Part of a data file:
☆ ☆ ☆
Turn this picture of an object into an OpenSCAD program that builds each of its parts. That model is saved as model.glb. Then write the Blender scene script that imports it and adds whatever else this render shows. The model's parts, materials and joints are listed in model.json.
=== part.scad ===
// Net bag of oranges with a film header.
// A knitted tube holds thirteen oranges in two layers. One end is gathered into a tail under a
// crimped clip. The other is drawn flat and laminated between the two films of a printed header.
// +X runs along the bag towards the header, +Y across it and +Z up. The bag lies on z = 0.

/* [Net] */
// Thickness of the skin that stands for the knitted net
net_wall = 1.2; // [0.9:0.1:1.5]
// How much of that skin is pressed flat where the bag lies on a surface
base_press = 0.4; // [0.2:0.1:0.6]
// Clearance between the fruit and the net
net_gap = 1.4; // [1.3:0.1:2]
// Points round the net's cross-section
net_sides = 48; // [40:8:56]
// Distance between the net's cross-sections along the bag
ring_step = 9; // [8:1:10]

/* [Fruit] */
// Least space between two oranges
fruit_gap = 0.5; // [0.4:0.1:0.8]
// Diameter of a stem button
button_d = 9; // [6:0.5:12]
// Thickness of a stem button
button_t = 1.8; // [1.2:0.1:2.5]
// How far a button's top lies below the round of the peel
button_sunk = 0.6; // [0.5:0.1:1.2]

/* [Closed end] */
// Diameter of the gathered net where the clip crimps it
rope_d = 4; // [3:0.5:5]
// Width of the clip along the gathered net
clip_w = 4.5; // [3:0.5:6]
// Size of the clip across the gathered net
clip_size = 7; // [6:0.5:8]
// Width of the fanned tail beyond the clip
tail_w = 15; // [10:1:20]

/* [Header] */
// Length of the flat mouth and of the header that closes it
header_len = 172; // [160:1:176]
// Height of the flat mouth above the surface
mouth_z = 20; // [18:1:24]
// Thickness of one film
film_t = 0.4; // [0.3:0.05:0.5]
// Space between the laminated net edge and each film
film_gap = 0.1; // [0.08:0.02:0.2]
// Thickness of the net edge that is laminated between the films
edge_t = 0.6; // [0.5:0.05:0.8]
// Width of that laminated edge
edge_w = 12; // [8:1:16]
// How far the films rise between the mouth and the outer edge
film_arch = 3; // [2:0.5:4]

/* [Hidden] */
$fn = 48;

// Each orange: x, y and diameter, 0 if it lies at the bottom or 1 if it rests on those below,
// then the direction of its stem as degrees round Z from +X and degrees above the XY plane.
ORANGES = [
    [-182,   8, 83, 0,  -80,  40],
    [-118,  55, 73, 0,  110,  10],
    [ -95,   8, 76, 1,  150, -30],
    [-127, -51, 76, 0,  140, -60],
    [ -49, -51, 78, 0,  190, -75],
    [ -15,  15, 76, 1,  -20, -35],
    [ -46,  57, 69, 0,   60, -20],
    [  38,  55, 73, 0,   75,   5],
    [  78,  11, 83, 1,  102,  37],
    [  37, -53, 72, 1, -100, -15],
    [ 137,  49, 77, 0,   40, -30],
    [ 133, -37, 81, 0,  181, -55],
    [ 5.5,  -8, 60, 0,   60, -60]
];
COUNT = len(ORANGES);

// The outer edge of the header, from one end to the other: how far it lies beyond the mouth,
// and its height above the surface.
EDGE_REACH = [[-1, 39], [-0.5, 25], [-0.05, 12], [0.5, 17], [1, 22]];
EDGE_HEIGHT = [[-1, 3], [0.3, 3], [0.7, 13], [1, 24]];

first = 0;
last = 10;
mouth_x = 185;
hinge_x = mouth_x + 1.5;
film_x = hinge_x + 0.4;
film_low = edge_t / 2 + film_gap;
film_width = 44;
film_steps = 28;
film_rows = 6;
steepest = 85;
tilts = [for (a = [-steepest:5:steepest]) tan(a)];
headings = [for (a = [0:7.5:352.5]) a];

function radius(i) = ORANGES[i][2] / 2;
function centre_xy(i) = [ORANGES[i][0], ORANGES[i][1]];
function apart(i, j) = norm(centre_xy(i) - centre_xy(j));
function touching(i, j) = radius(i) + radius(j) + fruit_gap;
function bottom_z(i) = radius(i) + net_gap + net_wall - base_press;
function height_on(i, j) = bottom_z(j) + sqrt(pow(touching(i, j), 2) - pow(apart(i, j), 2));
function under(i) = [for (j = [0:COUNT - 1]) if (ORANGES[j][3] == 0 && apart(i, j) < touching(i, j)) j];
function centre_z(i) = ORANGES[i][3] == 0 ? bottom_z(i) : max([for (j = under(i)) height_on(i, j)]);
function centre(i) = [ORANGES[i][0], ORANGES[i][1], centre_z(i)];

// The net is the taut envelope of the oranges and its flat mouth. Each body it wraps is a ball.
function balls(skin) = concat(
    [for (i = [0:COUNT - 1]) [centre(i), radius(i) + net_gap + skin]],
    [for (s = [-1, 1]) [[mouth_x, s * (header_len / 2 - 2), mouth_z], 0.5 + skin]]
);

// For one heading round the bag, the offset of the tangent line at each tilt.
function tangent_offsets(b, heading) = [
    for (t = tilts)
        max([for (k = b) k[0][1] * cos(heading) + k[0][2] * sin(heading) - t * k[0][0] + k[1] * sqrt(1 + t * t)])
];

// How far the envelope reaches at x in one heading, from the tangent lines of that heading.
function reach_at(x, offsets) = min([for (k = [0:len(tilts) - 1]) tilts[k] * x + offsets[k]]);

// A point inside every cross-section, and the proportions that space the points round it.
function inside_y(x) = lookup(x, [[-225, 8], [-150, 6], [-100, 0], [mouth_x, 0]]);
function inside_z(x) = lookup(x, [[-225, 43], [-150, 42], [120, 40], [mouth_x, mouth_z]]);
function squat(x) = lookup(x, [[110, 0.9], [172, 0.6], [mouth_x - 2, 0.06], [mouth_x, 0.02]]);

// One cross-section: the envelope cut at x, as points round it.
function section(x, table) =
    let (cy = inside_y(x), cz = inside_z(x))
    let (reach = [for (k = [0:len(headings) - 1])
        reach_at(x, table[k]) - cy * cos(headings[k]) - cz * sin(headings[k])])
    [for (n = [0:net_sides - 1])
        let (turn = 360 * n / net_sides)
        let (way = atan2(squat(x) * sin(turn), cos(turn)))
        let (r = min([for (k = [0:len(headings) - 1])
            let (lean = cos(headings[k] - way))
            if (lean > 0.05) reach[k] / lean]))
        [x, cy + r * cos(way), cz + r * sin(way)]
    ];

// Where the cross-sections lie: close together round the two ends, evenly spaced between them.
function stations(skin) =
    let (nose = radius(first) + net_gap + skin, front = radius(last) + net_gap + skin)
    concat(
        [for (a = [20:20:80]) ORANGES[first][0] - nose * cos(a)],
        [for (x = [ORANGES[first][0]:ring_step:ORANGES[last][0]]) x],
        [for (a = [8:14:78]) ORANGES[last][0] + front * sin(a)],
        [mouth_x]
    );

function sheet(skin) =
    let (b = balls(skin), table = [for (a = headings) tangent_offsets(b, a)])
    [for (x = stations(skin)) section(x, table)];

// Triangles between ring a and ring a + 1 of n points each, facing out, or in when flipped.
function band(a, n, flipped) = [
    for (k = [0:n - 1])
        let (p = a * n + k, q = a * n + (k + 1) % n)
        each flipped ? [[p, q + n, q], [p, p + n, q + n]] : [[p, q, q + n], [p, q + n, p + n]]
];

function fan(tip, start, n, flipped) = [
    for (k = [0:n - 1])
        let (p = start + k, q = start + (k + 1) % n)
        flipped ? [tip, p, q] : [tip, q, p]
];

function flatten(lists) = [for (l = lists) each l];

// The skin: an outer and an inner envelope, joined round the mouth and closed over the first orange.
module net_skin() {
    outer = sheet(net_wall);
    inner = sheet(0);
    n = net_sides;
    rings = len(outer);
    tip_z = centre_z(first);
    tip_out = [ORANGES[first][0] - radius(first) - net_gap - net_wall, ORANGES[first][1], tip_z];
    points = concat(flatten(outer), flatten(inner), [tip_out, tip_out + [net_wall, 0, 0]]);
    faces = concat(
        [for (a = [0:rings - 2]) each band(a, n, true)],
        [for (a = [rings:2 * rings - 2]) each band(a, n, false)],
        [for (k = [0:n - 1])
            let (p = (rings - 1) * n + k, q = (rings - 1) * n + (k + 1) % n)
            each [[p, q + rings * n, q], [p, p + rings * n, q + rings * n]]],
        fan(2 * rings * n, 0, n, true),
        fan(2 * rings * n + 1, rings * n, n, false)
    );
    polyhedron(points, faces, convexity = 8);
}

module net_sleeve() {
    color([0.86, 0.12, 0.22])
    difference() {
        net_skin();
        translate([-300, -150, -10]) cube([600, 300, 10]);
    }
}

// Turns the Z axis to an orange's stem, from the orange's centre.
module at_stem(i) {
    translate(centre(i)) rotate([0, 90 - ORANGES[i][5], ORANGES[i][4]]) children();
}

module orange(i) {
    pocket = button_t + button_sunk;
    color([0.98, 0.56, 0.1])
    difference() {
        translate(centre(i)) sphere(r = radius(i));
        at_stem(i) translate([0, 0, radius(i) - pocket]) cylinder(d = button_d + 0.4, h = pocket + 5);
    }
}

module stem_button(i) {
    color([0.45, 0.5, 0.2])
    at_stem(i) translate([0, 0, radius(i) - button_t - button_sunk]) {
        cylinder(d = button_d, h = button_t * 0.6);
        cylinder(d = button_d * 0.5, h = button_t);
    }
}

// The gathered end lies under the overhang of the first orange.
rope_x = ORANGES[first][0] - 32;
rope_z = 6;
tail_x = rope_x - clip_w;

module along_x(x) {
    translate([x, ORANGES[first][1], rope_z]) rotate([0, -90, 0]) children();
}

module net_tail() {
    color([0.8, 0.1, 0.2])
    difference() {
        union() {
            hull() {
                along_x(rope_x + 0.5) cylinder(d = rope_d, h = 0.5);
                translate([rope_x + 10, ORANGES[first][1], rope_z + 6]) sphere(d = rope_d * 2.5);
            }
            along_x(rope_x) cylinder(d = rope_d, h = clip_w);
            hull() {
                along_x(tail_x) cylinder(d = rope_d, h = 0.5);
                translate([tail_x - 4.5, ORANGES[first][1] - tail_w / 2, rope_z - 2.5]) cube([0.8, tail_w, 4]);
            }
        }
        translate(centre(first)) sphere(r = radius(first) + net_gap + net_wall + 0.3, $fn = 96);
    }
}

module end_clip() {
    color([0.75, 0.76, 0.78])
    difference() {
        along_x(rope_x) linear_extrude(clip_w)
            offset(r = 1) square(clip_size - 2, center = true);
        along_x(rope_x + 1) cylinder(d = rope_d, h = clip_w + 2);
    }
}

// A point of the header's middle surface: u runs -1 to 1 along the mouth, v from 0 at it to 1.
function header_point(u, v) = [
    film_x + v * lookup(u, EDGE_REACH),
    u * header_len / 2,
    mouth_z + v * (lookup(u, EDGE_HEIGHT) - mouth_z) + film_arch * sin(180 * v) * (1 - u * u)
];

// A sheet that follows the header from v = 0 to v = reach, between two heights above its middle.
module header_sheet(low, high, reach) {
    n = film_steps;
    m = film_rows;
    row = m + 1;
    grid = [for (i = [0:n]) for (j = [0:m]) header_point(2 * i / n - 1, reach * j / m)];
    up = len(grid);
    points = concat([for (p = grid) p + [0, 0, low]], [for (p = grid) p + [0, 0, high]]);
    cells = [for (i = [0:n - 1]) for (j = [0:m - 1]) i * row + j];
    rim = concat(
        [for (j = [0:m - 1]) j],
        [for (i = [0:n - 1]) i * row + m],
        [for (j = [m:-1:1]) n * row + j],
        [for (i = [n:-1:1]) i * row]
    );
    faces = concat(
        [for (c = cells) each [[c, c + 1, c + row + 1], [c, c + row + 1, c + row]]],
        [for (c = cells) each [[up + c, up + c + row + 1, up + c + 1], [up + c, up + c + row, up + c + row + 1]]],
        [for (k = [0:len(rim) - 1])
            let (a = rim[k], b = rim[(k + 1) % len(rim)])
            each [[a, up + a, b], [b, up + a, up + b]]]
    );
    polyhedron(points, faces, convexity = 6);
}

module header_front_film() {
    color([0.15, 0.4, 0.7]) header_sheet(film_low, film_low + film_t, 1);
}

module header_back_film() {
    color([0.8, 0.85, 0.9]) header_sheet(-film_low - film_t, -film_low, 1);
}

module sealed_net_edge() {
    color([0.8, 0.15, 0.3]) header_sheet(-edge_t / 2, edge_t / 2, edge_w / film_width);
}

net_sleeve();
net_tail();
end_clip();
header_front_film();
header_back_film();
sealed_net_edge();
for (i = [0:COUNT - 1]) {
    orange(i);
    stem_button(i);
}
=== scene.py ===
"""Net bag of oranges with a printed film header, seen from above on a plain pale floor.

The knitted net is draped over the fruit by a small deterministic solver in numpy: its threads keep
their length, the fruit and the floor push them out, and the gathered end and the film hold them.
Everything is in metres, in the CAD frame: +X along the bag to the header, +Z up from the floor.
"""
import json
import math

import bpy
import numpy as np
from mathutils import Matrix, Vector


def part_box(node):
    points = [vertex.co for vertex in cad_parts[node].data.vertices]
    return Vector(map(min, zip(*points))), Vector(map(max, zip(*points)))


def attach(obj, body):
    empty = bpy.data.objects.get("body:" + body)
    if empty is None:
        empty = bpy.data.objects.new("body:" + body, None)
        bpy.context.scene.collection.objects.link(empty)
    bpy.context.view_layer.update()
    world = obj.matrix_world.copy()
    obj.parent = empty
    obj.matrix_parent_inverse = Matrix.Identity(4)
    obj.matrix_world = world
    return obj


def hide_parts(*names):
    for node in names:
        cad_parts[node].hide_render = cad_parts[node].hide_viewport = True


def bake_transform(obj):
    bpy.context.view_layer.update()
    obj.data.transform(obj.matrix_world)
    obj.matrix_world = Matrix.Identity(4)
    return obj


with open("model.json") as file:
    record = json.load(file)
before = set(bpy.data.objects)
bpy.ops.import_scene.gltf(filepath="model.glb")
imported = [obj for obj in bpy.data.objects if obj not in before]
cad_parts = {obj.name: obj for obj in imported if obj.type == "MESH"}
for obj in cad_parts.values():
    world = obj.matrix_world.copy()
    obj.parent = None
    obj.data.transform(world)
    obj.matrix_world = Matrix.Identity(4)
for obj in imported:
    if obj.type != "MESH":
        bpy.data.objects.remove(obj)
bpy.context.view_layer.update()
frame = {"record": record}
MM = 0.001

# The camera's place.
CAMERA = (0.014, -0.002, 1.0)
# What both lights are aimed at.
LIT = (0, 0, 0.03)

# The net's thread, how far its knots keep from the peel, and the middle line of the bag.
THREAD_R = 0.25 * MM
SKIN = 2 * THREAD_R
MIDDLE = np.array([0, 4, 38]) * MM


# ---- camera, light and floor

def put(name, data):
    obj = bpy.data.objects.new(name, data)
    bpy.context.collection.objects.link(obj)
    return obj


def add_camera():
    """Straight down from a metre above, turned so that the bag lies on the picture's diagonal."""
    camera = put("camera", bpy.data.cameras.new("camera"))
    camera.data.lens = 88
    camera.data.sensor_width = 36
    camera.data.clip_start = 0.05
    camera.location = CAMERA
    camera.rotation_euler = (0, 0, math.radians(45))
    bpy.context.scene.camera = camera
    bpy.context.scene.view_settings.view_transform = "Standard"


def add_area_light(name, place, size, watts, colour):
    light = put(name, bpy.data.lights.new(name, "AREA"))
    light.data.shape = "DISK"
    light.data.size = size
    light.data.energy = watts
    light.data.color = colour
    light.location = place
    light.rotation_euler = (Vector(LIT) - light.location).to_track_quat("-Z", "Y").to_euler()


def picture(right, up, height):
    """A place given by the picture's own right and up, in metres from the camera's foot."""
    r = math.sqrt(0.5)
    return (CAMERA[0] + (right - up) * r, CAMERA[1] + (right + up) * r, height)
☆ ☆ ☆
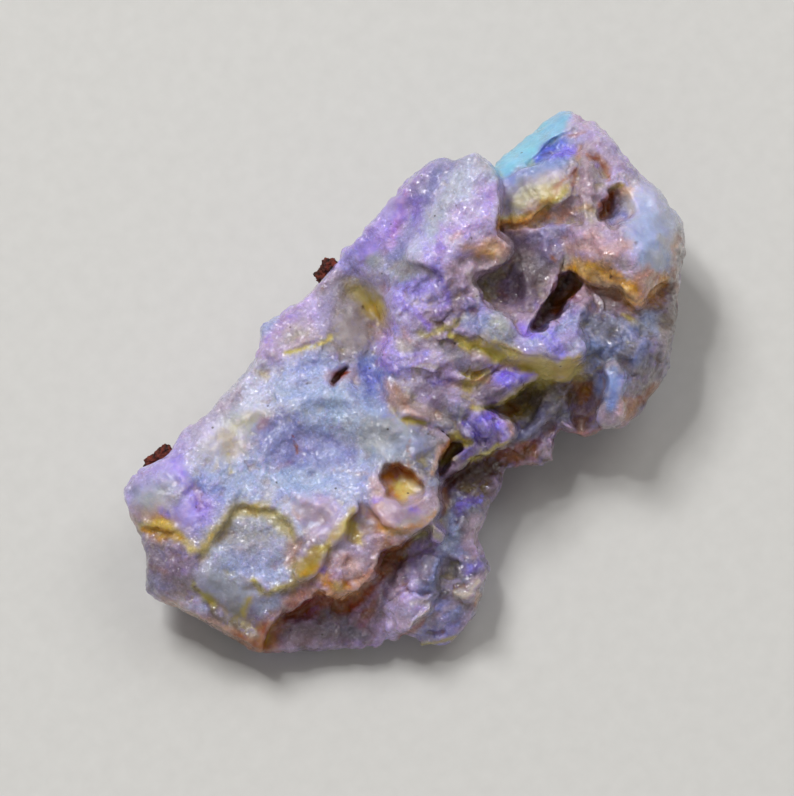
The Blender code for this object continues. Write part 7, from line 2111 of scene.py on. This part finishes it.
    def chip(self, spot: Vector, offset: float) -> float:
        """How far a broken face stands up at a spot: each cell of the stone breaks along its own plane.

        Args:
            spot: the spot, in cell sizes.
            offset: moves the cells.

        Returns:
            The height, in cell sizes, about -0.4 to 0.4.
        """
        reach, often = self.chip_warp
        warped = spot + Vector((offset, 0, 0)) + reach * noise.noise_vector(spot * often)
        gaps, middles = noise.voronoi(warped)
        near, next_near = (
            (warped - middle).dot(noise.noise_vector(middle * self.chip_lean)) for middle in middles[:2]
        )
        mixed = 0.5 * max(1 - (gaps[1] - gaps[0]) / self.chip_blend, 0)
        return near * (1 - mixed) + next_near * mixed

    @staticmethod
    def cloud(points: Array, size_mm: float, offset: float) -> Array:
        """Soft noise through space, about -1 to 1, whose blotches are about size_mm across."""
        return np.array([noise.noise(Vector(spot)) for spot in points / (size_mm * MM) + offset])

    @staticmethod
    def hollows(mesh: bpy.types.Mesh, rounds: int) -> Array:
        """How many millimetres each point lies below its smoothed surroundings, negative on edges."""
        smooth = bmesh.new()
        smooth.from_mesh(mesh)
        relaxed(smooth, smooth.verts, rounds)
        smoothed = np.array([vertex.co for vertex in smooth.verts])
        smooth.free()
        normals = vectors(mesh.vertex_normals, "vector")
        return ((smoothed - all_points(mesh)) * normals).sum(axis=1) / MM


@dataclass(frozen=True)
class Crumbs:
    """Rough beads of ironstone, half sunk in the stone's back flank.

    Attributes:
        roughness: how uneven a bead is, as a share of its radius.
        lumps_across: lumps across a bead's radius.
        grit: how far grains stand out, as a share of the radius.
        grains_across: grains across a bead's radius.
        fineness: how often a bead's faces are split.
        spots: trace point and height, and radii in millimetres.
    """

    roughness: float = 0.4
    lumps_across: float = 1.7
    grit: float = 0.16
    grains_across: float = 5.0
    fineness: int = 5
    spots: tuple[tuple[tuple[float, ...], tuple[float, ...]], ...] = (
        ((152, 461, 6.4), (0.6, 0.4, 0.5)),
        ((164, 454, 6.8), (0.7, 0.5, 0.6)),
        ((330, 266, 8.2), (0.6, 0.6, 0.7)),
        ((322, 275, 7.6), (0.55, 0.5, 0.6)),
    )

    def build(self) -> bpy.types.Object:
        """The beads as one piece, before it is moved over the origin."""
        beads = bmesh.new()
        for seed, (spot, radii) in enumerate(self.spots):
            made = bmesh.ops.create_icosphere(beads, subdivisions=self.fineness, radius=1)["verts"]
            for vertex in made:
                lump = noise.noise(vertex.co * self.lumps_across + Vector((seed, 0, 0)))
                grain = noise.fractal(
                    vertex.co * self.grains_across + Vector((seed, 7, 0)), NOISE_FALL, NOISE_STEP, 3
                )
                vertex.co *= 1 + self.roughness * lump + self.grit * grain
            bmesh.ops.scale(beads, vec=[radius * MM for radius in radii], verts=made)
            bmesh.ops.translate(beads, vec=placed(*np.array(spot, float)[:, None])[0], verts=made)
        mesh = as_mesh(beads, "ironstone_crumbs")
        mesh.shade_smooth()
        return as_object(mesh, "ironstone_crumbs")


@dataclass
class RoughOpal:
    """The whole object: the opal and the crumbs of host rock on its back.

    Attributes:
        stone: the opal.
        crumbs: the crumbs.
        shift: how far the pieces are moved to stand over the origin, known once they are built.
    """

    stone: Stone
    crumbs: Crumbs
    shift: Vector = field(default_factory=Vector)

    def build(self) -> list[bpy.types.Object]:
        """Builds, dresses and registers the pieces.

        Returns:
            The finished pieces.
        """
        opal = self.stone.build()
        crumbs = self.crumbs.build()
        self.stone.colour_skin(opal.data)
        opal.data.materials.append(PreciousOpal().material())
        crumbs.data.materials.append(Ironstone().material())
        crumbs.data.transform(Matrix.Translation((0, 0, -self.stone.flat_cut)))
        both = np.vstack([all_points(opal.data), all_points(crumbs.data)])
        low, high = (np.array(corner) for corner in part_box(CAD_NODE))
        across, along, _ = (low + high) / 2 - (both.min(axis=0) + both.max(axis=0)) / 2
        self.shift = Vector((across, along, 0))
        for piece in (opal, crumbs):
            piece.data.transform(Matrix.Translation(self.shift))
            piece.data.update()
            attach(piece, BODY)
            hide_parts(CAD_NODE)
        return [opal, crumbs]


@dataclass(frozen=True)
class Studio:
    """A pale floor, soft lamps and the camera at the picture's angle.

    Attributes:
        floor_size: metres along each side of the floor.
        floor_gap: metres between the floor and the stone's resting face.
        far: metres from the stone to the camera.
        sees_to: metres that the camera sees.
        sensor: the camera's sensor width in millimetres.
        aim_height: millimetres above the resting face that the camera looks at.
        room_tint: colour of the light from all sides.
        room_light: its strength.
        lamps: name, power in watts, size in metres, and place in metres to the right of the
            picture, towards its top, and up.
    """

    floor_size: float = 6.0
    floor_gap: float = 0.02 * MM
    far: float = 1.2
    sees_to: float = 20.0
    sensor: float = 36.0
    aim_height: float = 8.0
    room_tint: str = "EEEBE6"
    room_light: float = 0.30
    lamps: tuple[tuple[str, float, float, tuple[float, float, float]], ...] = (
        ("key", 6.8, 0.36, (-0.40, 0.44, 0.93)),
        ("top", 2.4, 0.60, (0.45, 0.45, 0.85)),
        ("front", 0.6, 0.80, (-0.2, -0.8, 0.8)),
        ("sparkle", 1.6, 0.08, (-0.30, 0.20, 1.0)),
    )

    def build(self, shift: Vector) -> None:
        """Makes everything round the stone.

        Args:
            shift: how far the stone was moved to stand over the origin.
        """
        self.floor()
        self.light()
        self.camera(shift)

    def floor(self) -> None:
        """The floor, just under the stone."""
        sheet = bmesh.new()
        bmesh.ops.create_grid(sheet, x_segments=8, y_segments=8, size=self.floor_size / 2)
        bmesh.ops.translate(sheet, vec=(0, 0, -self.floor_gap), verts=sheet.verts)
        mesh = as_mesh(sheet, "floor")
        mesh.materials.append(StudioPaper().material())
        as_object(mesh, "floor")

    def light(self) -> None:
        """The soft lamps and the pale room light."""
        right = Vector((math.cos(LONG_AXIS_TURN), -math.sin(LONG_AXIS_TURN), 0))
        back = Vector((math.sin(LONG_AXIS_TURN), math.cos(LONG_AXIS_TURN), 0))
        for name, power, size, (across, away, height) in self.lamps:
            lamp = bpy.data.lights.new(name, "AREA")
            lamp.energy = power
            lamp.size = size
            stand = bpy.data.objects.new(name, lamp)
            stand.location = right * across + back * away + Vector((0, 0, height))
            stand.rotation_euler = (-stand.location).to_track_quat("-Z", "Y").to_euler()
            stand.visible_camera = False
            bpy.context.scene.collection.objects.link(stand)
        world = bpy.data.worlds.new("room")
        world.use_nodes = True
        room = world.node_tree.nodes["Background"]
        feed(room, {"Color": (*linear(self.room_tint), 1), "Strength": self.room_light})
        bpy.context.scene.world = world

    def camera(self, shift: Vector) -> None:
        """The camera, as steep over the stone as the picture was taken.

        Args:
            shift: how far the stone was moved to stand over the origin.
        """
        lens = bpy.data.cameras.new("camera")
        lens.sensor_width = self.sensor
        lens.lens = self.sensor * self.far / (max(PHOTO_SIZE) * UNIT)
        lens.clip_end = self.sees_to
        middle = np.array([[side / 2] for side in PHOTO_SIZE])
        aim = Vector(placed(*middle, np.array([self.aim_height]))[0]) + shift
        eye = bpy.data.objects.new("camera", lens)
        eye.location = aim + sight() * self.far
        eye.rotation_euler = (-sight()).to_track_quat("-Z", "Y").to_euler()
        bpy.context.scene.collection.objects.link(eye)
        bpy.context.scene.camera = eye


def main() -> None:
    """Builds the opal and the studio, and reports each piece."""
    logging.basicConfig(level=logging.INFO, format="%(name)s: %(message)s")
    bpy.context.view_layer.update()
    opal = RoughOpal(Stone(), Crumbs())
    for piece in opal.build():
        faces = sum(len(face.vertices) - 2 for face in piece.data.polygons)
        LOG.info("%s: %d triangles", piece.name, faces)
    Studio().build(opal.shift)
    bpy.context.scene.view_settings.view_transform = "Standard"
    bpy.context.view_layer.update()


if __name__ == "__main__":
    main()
☆ ☆ ☆
INSTRUCTIONS TO FOLLOW: Everything from the line containing "The Blender code" down to the line containing "offset: moves the cells." should be retyped exactly, both lines included, and nothing more.

WRITTEN REPLY:
The Blender code for this object continues. Write part 7, from line 2111 of scene.py on. This part finishes it.
    def chip(self, spot: Vector, offset: float) -> float:
        """How far a broken face stands up at a spot: each cell of the stone breaks along its own plane.

        Args:
            spot: the spot, in cell sizes.
            offset: moves the cells.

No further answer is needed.